The excess mixed liquor overflows into the first bioreactor tank, then is piped to the second bioreactor tank in a closed-loop system through a 6-inch HDPE pipe. An on-demand pump runs about 100 times per day at peak capacity, sending 60 to 500 gallons through a 4-inch effluent line to the river. The total hydraulic retention time is 16 hours.

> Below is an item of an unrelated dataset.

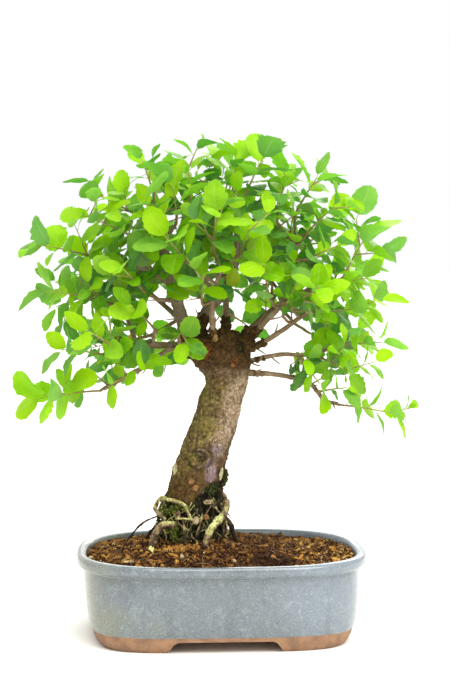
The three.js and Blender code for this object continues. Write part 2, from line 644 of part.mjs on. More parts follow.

A programmable logic controller controls all equipment and logs operational data. A Web camera in the equipment room lets the Lifewater Engineering staff see what is happening. “Our server in Fairbanks automatically downloads the data and sends an alarm to our office and to three people’s cell phones if anything gets out of range,” says Tsigonis.

Installation

Components were assembled and tested in Fairbanks, then trucked 100 miles to the site. “The units were designed to be plug-and-play and ready to run,” says Tsigonis. “It took four to five days to commission each system after installation.”

Lifewater workers built the insulated bioreactor tanks from CNC router-cut thermoplastic sheets 5 by 10 feet by 0.25, 0.50 or 0.75 inches thick. They joined the precision pieces using extrusion welders to achieve mechanical strength and watertight joints. The copolymer polypropylene plastic does not corrode or need painting.

The membrane plates set into frames that formed the modules. The automated operation sequence includes rest periods for the membranes and requires no backwash. “The membranes are ruined if they dry out, so they stay in their tanks year-round,” says Tsigonis. “To prevent freezing, the resorts have redundant heating systems.”

Maintenance

Lifewater Engineering has maintenance contracts at both establishments. At the end of the tourist season, technicians pump and wash the bioreactor tanks and shut down the system. When the businesses open, technicians seed the units with sludge from a municipal treatment plant and start up the systems.

A technician draws monthly samples from the Denali River Cabins system while it is operational. Normally, the TSS level is undetectable, and the BOD is less than 3 mg/l. Regulations do not require measuring nitrogen. Lifewater remotely monitors the Denali River Cabins RC system year-round.